Univ. of Maryland victim of another cyber attack
(WJLA) -- The University of Maryland has been the victim of another cyber attack.
Anne G. Wylie, UMD's interim vice-president and chair of the president's newly-formed task force on cybersecurity, sent a letter to faculty Thursday reporting that a "cyber intrusion into the university's network" was detected this past Saturday morning, March 15.
Wylie said the intrusion was detected and abated quickly.
"Within 36 hours, the FBI, U.S. Secret Service and the university's police department, working with the university's IT security staff, successfully mitigated the intrusion," Wylie's letter read. "We thank these organizations for their expeditious and effective actions."
Wylie said the FBI informed the university that the breach accessed the personal information of only one individual, reported to be "a senior university official," and that the individual has been notified.
In response to the breach, Wylie said a number of university websites were taken offline over the weekend, and are in the process of being transferred to a different web host "to provide additional levels of security."
Wylie said the university had already begun that process prior to March 15, in response to the previously reported massive data breach that took place on Feb. 18.
"The move will be completed shortly," Wylie said.
Additionally, in response to the more massive breach at UMD last month, Wylie said the university is taking a number of measures to ensure the university will not fall victim to any further breaches.
"The fight against cyber-attacks requires unrelenting effort," she said.

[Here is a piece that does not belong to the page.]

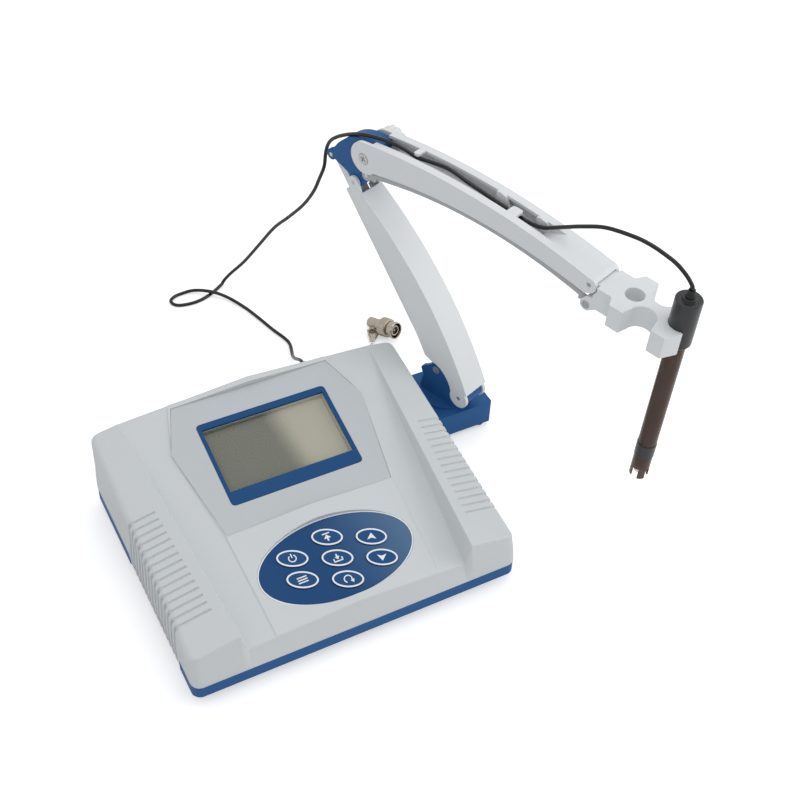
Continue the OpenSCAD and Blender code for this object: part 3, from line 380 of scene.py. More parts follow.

Wylie's letter said the president's task force on cybersecurity, formed a few weeks ago, is actively working on the following areas:
- Evaluating cybersecurity consulting firms that can assist in strengthening UMD's intrusion prevention and conducting penetration testing.
- Identifying sensitive information in university databases to determine whether they are needed and how to better isolate them. All sensitive records in the breached database that are no longer required have been removed.
- Examining national cybersecurity policies, procedures and best practices to establish an appropriate balance between centralized security and broad access on UMD networks.
- Concurrently, the university's IT staff, with the support of outside consultants, are working almost non-stop "to better protect the vast information systems in UMD's networks that are accessible to students, faculty, staff, and others."
Furthermore, Wylie reported that, In the past month, the university has:
- Closed the pathways utilized in both the Feb. 18 and March 15 intrusions.
- Changed passwords for all databases and applications.
- Conducted an initial audit to detect vulnerabilities in individual websites within web hosting environments.
- Accelerated plans to migrate web hosting to a more secure environment.
In the coming days and weeks, Wylie said UMD will announce additional security measures as well.
Wylie added that it does not appear as though the Feb. 18 and March 15 data breaches are related.